-- start PROVIDED DATA --

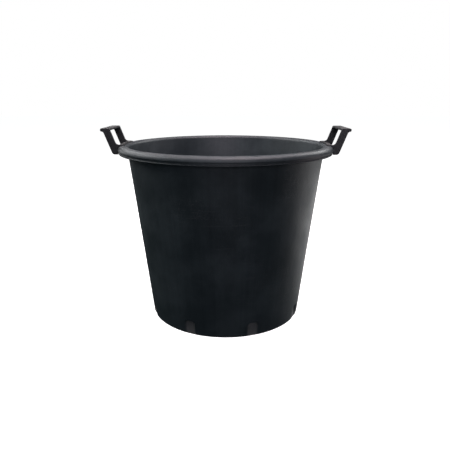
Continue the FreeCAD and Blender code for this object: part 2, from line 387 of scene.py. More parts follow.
def make_plastic(name, dark, light, rough, grain, scratch, rub_start, dust, recess_painted_light=0.0):
    """Black moulded plastic with flow lines, grain, scratches, rubbed edges, dust, and painted light
    on the backs of the recesses.
    """
    material = bpy.data.materials.new(name)
    material.use_nodes = True
    tree = material.node_tree
    shader = tree.nodes["Principled BSDF"]
    place = tree.nodes.new("ShaderNodeTexCoord").outputs["Object"]
    flow = use_group(tree, flow_lines, {"Position": place})["Value"]
    tool = use_group(tree, tool_grain, {"Position": place, "Grain Scale": grain})
    marks = use_group(tree, scratches, {"Position": place, "Amount": scratch})["Mask"]
    worn = use_group(tree, wear, {"Position": place, "Rub Start": rub_start})
    streaks = calc(tree, "MULTIPLY", flow, FLOW_SHARE)
    shade = calc(tree, "MULTIPLY_ADD", tool["Patches"], PATCH_SHARE, streaks)
    colour = mix_colour(tree, remap(tree, shade, *SHADE_RANGE, smooth=False), dark, light)
    colour = mix_colour(tree, calc(tree, "MULTIPLY", marks, SCRATCH_SHOW), colour, RUB_COLOUR)
    colour = mix_colour(tree, calc(tree, "MULTIPLY", worn["Rub"], RUB_SHOW), colour, RUB_COLOUR)
    colour = mix_colour(tree, calc(tree, "MULTIPLY", worn["Dust"], dust), colour, DUST_AND_LIGHT_COLOUR)
    # Painted light: the backs of the recesses are mixed towards the pale grey, in patches, to stand in
    # for the light they catch.
    if recess_painted_light > 0:
        recess = add(tree, "ShaderNodeAttribute", attribute_name="recess").outputs["Fac"]
        patchy_light = remap(tree, tool["Patches"], 0.0, 1.0, LEAST_RECESS_LIGHT, 1.0)
        dust_and_painted_light = calc(tree, "MULTIPLY", calc(tree, "MULTIPLY", recess, patchy_light), recess_painted_light)
        colour = mix_colour(tree, dust_and_painted_light, colour, DUST_AND_LIGHT_COLOUR)
    tree.links.new(colour, shader.inputs["Base Color"])
    lowest = rough - SMOOTHER
    highest = rough + ROUGHER
    roughness = remap(tree, tool["Patches"], 0.0, 1.0, lowest, highest, smooth=False)
    roughness = calc(tree, "MULTIPLY_ADD", marks, SCRATCH_ROUGHER, roughness)
    roughness = calc(tree, "MULTIPLY_ADD", worn["Dust"], DUST_ROUGHER, roughness)
    tree.links.new(roughness, shader.inputs["Roughness"])
    height = calc(tree, "SUBTRACT", tool["Height"], marks)
    bump = add(
        tree,
        "ShaderNodeBump",
        {"Strength": BUMP_STRENGTH, "Distance": BUMP_DISTANCE, "Height": height},
    )
    tree.links.new(bump.outputs[0], shader.inputs["Normal"])
    shader.inputs["IOR"].default_value = PLASTIC_IOR
    return material


tub_plastic = make_plastic(
    "tub_plastic",
    dark=(0.0085, 0.0130, 0.0160, 1.0),
    light=(0.0215, 0.0300, 0.0345, 1.0),
    rough=0.49,
    grain=700.0,
    scratch=0.35,
    rub_start=0.52,
    dust=0.26,
    # Painted light on the backs of the recesses.
    recess_painted_light=0.55,
)
# The handles' darker base colour is partly their own tone and partly painted shade on the legs.
handle_plastic = make_plastic(
    "handle_plastic",
    dark=(0.0045, 0.0048, 0.0056, 1.0),
    light=(0.0130, 0.0134, 0.0150, 1.0),
    rough=0.46,
    grain=1100.0,
    scratch=0.4,
    rub_start=0.53,
    dust=0.45,
)
print("materials", tub_plastic.name, handle_plastic.name)

# %% [markdown]
# ## Drawing a section
# The mouldings are drawn the way a toolmaker draws them: as corners, each with its own radius.
# One helper turns such a list into points, with every arc cut into short steps. Straight runs
# get a point close to each end, so that smooth shading doesn't leak out of the rounds.

# %% Section helpers
ARC_STEP = math.radians(14.0)


def arc_points(before, corner, after, radius):
    """Points of the round at a corner, from one tangent point to the other."""
    back = (before - corner).normalized()
    on = (after - corner).normalized()
    turn = math.pi - back.angle(on)
    reach = radius * math.tan(turn / 2)
    centre = corner + (back + on).normalized() * (radius / math.cos(turn / 2))
    first = corner + back * reach - centre
    last = corner + on * reach - centre
    steps = max(2, math.ceil(turn / ARC_STEP))
    points = []
    for i in range(steps + 1):
        part = i / steps
        points.append(centre + radius * first.slerp(last, part))
    return points


def rounded(corners, closed=True):
    """Points through (x, z, radius) corners, with each corner's radius as an arc."""
    found = []
    for i, (x, z, radius) in enumerate(corners):
        corner = Vector((x, z))
        ends = not closed and i in (0, len(corners) - 1)
        if radius > 0 and not ends:
            before = Vector(corners[i - 1][:2])
            after = Vector(corners[(i + 1) % len(corners)][:2])
            found.append(arc_points(before, corner, after, radius))
        else:
            found.append([corner])
    return found


def with_runs(arcs, step_at, support):
    """Joins arcs by straight runs, adding a point near each end and then one every step."""
    points = []
    for i, arc in enumerate(arcs):
        points += arc
        if i + 1 == len(arcs):
            break
        start = arc[-1]
        end = arcs[i + 1][0]
        length = (end - start).length
        if length < 3 * support:
            continue
        inner_start = start.lerp(end, support / length)
        inner_end = end.lerp(start, support / length)
        middle = (start + end) / 2
        count = max(1, round((length - 2 * support) / step_at(middle)))
        points += [inner_start.lerp(inner_end, k / count) for k in range(count + 1)]
    return points


print("arc step", round(math.degrees(ARC_STEP)), "degrees")

# %% [markdown]
# ## The tub's section
# The whole tub is one turned shape, so one section holds it all: the hub ring under the floor,
# the foot ring, the wall's outside, the hollow under the rolled rim, the skirt with its bead,
# the smooth band, the mouth, the wall's inside and the floor. The section starts and ends on
# the axis. Near the foot the points are close together, because the recesses need them there.

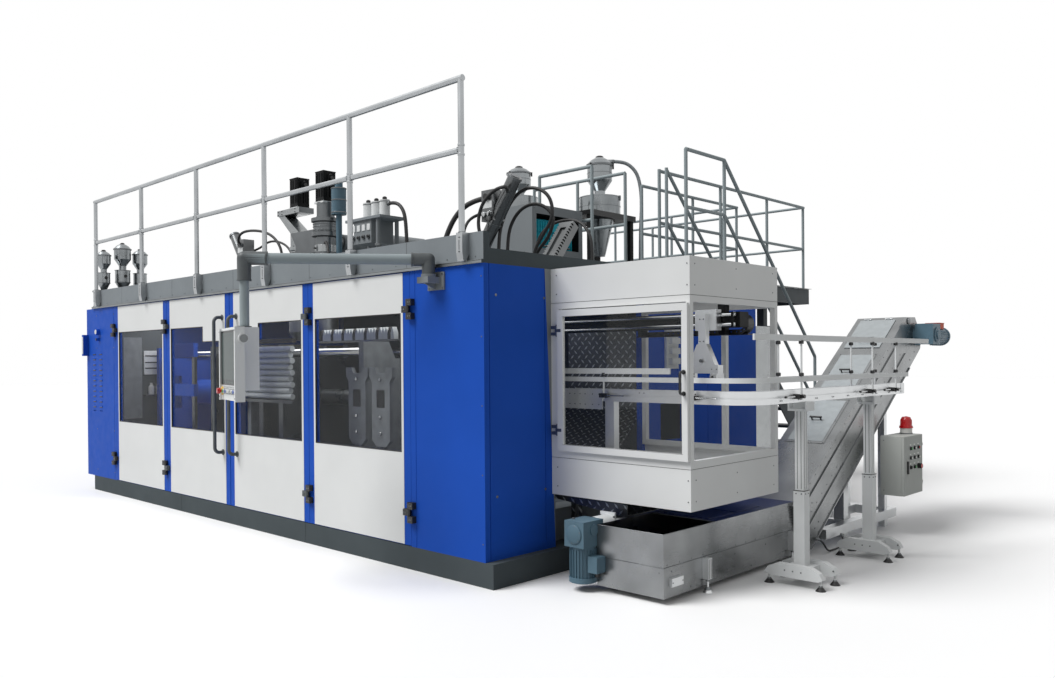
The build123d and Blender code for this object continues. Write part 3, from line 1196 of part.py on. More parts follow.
def gearmotors():
    """Drive of the scrap tray and drive of the incline conveyor."""
    rx, y = XR + 450.0, YF + 430.0
    roller = rod((rx, YF + 700, 412), (rx, YF + 1156, 412), 58)
    flange = block(rx - 65, rx + 65, YF + 684, YF + 700, 322, 502)
    neck = rod((rx, y + 100, 412), (rx, YF + 684, 412), 150)
    box = block(rx - 92, rx + 78, y - 100, y + 110, 306, 482)
    motor = upright(rx - 10, y, 70, 306, 172)
    fan = upright(rx - 10, y, 54, 70, 150)
    terminal = block(rx + 70, rx + 150, y - 50, y + 34, 140, 250)
    stay = block(rx + 60, TRAY_X0 - SEAT, YF + 684, YF + 700, 322, 440)
    tray_drive = joined([roller, flange, neck, box, motor, fan, terminal, stay])
    x = RISE_X1 + SEAT
    cy, cz = RISE_HEAD
    flange_2 = rod((x, cy, cz), (x + 24, cy, cz), 200)
    box_2 = block(x + 24, x + 190, cy - 100, cy + 100, cz - 90, cz + 110)
    motor_2 = rod((x + 110, cy + 100, cz - 10), (x + 110, cy + 330, cz - 10), 170)
    fan_2 = rod((x + 110, cy + 330, cz - 10), (x + 110, cy + 350, cz - 10), 150)
    shaft_cap = rod((x + 190, cy, cz), (x + 214, cy, cz), 90)
    lid = block(x + 40, x + 170, cy + 130, cy + 260, cz + 60, cz + 120)
    rise_drive = joined([flange_2, box_2, motor_2, fan_2, shaft_cap, lid])
    return grouped([tray_drive, rise_drive])


RISE_FOOT_Y = YF + 2493.0
RISE_FOOT_Z = 67.0
RISE_HEAD_Y = YF + 4860.0
RISE_HEAD = (YF + 4760.0, 1790.0)


def rise_point(along, up):
    """Point in Y and Z on the incline, from the foot of its underside."""
    c, s = cos(radians(RISE_SLOPE)), sin(radians(RISE_SLOPE))
    return (RISE_FOOT_Y + along * c - up * s, RISE_FOOT_Z + along * s + up * c)


RISE_LENGTH = 2850.0


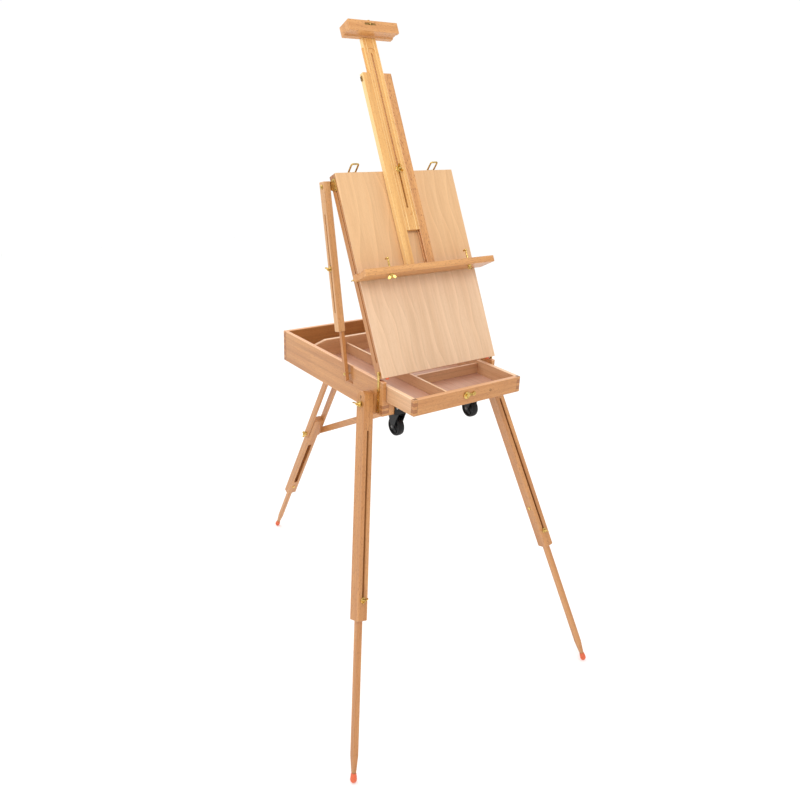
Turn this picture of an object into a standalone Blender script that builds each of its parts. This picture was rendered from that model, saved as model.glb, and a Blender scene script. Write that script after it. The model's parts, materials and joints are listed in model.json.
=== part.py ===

-- end PROVIDED DATA --

### THE TASK
The line containing "Turn this picture" marks the start; retype it and each line after it through the end of the records above, exactly.

### WRITTEN SOLUTION
Turn this picture of an object into a standalone Blender script that builds each of its parts. This picture was rendered from that model, saved as model.glb, and a Blender scene script. Write that script after it. The model's parts, materials and joints are listed in model.json.
=== part.py ===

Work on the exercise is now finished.